While the Buckley Court did leave the door open for new evidence in the future, the Roberts Court has since doubled down on its corruption-obsessed reasoning. And while, in a rhetorical sense, we might think about addressing gross concentrations of political power as addressing systematic or structural “corruption,” what the Court means is quid pro quo: essentially, bribery of politicians.

In essence, then, the exchange between Senator Whitehouse and Judge Gorsuch can be distilled as follows:

Q: Can Congress address the potentiality that an elite donor class will completely take over our democracy?

A: Congress can legislate to address bribes to politicians.

While our democracy is certainly plagued by quid pro quos, the notion that bribery is the only way in which the wealthy donor class exerts dominance over American democracy just doesn’t hold water. Just ask the 85% of Americans who believe our campaign finance system is fundamentally broken. Or leading political scientists, who have found that in matters of economic policy, the United States actually resembles a plutocracy more than a democracy; that, “under most circumstances, the preferences of the vast majority of Americans appear to have essentially no impact on which policies the government does or doesn’t adopt.” Martin Gilens, Affluence and Influence 1 (2012).

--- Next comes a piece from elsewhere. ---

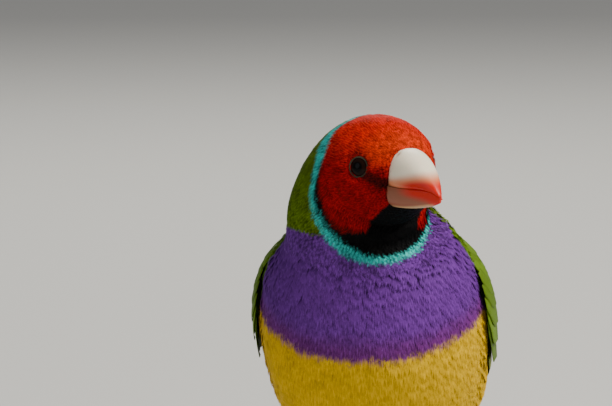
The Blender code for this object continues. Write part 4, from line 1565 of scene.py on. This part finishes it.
class TubeHeap:
    def __init__(self):
        self.points, self.faces, self.groove = [], [], []

    def add(self, points, groove):
        rows, around = points.shape[:2]
        self.faces += tubeFaces(rows, around, sum(len(block) for block in self.points))
        self.points.append(points.reshape(-1, 3))
        self.groove.append(np.broadcast_to(groove, (rows, around)).ravel())

    def make(self, name, material):
        groove = {"scuteGroove": np.concatenate(self.groove)}
        return newMesh(name, np.concatenate(self.points), self.faces, material, groove)


def toePath(base, side, heading, start, length, steps):
    # The share along a toe or claw, and its points on the ground's plane.
    turn = math.radians(heading)
    ahead = np.array([side * math.sin(turn), -math.cos(turn), 0])
    share = np.linspace(0, 1, steps)
    return share, base + ahead * (start + length * share)[:, None]


def makeLeg(word, side):
    heap = TubeHeap()
    ankle, base = mirrored(legs["ankle"], side), mirrored(legs["foot"], side)
    share = np.linspace(0, 1, 120)
    raised = [0, 0, legs["shankTop"]]
    path = (ankle + raised) + (base - ankle - raised) * share[:, None]
    path[:, 1] += legs["shankBow"] * np.sin(math.pi * share)
    heap.add(*sweptTube(path, tableAt(share, legs["shankRadii"]), 20, 0.0, 9, level=True))
    for toe, (length, heading) in toes.items():
        share, path = toePath(base, side, heading, 0, length, 90)
        low = foot["toeHeight"]
        path[:, 2] = low + (base[2] - low) * np.clip(1 - share * 3.0, 0, 1)
        joints = 3 if toe != "hind" else 2
        radii = foot["toeRadius"] * (1 + foot["toePads"] * np.cos(share * joints * 2 * math.pi))
        narrowing, end = foot["toeEnd"]
        radii = radii * (1 - foot["toeTaper"] * share) * (1 - narrowing * ramp(share, *end))
        heap.add(*sweptTube(path, radii, 18, 0.0, 11 if toe == "middle" else 8))
    made = heap.make("leg" + word, legSkin)
    finishPiece(made, "leg_skin", "shank_" + word.lower(), "foot_" + word.lower())
    for toe, (length, heading) in toes.items():
        share, path = toePath(base, side, heading, length - 0.35, foot["clawLength"] + 0.65, 28)
        root, arch, drop = foot["clawHeights"]
        path[:, 2] = root + arch * np.sin(math.pi * np.minimum(1, share * 1.1)) - drop * share**2
        taper, power = foot["clawTaper"]
        claw = TubeHeap()
        claw.add(*sweptTube(path, foot["clawRadius"] * (1 - taper * share**power), 14, 0.02))
        made = claw.make(f"claw{toe.capitalize()}{word}", clawHorn)
        finishPiece(made, "claw", f"claw_{toe}_{word.lower()}")


makeLeg("Left", 1)
makeLeg("Right", -1)
print("legs made")

# Floor, light and camera

studio = {
    "floor": (0.62, 0.62, 0.60),
    "floorHalf": 6,
    "world": (0.96, 0.97, 1.0),
    "worldStrength": 0.22,
    "aim": (0, -0.03, 0.06),
    "key": ((0.50, -0.28, 0.66), 0.42, 11.0, (1.0, 0.95, 0.87)),
    "fill": ((-0.62, -0.55, 0.30), 0.60, 1.0, (0.92, 0.96, 1.0)),
    "rim": ((-0.10, 0.60, 0.50), 0.40, 2.5, (1.0, 0.97, 0.90)),
}
lens = {
    "azimuth": 6.5,
    "elevation": 8.0,
    "distance": 0.9,
    "frameWidth": 0.1046,
    "target": (-0.0113, -0.0314, 0.0705),
    "sensor": 36.0,
}


def makeFloor():
    half = studio["floorHalf"]
    mesh = bpy.data.meshes.new("studioFloor")
    corners = [(-half, -half, 0), (half, -half, 0), (half, half, 0), (-half, half, 0)]
    mesh.from_pydata(corners, [], [(0, 1, 2, 3)])
    material, tree, shader = newMaterial("paleFloor")
    shader.inputs["Base Color"].default_value = (*studio["floor"], 1)
    shader.inputs["Roughness"].default_value = 0.9
    mesh.materials.append(material)
    linkObject("studioFloor", mesh)


def makeLights():
    aim = Vector(studio["aim"])
    for name in ("key", "fill", "rim"):
        place, size, power, colour = studio[name]
        data = bpy.data.lights.new(name + "Light", "AREA")
        data.shape, data.size, data.energy, data.color = "DISK", size, power, colour
        made = linkObject(name + "Light", data)
        made.location = place
        made.rotation_euler = (aim - Vector(place)).to_track_quat("-Z", "Y").to_euler()
    world = bpy.data.worlds.new("studioWorld")
    world.use_nodes = True
    back = world.node_tree.nodes["Background"]
    back.inputs["Color"].default_value = (*studio["world"], 1)
    back.inputs["Strength"].default_value = studio["worldStrength"]
    bpy.context.scene.world = world


def makeCamera():
    a, e = math.radians(lens["azimuth"]), math.radians(lens["elevation"])
    back = Vector((math.sin(a) * math.cos(e), -math.cos(a) * math.cos(e), math.sin(e)))
    data = bpy.data.cameras.new("portraitCamera")
    data.sensor_width = lens["sensor"]
    data.lens = lens["sensor"] * lens["distance"] / lens["frameWidth"]
    data.clip_start, data.clip_end = 0.05, 20
    made = linkObject("portraitCamera", data)
    made.location = Vector(lens["target"]) + back * lens["distance"]
    made.rotation_euler = (-back).to_track_quat("-Z", "Y").to_euler()
    bpy.context.scene.camera = made


makeFloor()
makeLights()
makeCamera()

Or ask Kelly Westlund, a Wisconsinite who ran for Congress without a personal network of wealthy friends, family, or associates. She recounts how the dominance of big money in politics discourages Americans of ordinary means from running for office:

When I went to the Democratic Party and told them I wanted to jump in, their representative asked me if I could raise a quarter of a million dollars in three weeks. I laughed at him and said, "No have you met Northern Wisconsin?" I am a young working class person and most of my network is waitresses and teachers and firefighters and police officers. I don’t have a network of millionaires and billionaires that I can call… When I said I couldn’t raise a quarter million in three weeks, his response was, "Then, you’re not viable." I knew the system was broken but it was so much worse than I could have imagined.

Our big money system imposes disparate barriers to full political participation on candidates and constituents of color. Facing staggering racial wealth gaps due to generations of state-sponsored oppression, candidates of color are less likely to run for office, and raise less money when they do. Officials elected under a system dominated by a disproportionately white donor class are themselves disproportionately white: in fact, 90% of elected officials in the United States are white, though 40% of Americans are people of color.

The problems facing our democracy run much deeper, and are more systemic, than bribes to particular politicians. Judge Gorsuch’s non-response to Senator Whitehouse’s vital question suggests he would continue the Court’s trajectory of rigidly focusing on bribery, and his record suggests the same. Senators should join their colleague Senator Whitehouse raising these critical issues, and ultimately should oppose Judge Gorsuch’s confirmation on these grounds.